While they are hardly about to run out of players, England must be slightly concerned about the strength of the eventual XI, whether it represents President, Board or some benefactor, as yet undisclosed. Many of India's star players are injured and will miss at least the first part of the one-day series, most of the others are playing in the Champions League Twenty20, still more are taking part in the Irani Trophy match 900 miles away in Jaipur, the curtain raiser to the country's first-class season.

The tourists, who stage their first training session today, now expect to play some sort of conglomerate Hyderabad team in both matches. Weaker opposition may at least help them in becoming familiar with conditions, although Hyderabad was filled with an autumnal gloom yesterday.

Flower was awarded an OBE in this year's Birthday Honours List following England's epic Ashes triumph in Australia last winter and received it in a formal investiture ceremony yesterday.
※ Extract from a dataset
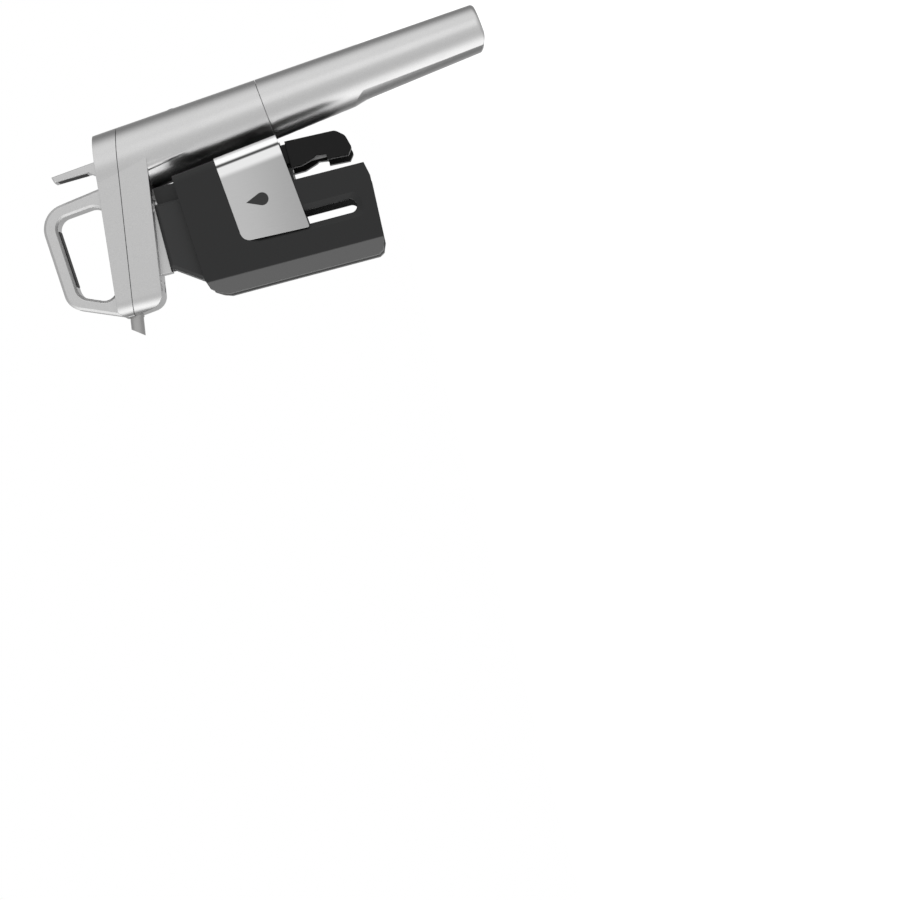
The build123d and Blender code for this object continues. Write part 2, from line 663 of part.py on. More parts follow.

Killing two birds with one medal, he also seized the opportunity to have surgery on a SLAP lesion in his right shoulder, the same injury which has forced Eoin Morgan to miss this trip.

In Flower's case it has been caused by wear and tear, most specifically the day after day routine of providing throwdowns in net practice. His shoulder knows something of the rigours to which the baseball pitcher's is subjected.

England's preparations must include, as far as they are able, some acknowledgement of the new ODI playing conditions which will apply in the series. Two new balls will be used in alternate overs from the start of each innings, thus precluding the current change of ball after 34 overs.

There has also been a change to the powerplays. While there will still be mandatory fielding restrictions for the first 10 overs in each innings the regulations for the other two five-over blocks have been amended. Neither can be taken before the 16th over, affecting the bowling powerplay, and both must be completed by the 40th over.

Ian Bell, who again finds himself fighting for a place in the one-day side, said: "It will be interesting to see. The ball will certainly stay harder for longer, which is good in these kinds of conditions. I'm sure we'll be working on tactics for how it's going to pan out. I'm sure it would be different in England, and if it swings more that's good for us as well. But in these conditions it's going to be good for batting and with the powerplays as well. It's quite exciting."

Bell is more excited than most to be here. He moved house four days ago and has left his wife to unpack. By the time he returns it should be complete. There is more than one upside to the touring life.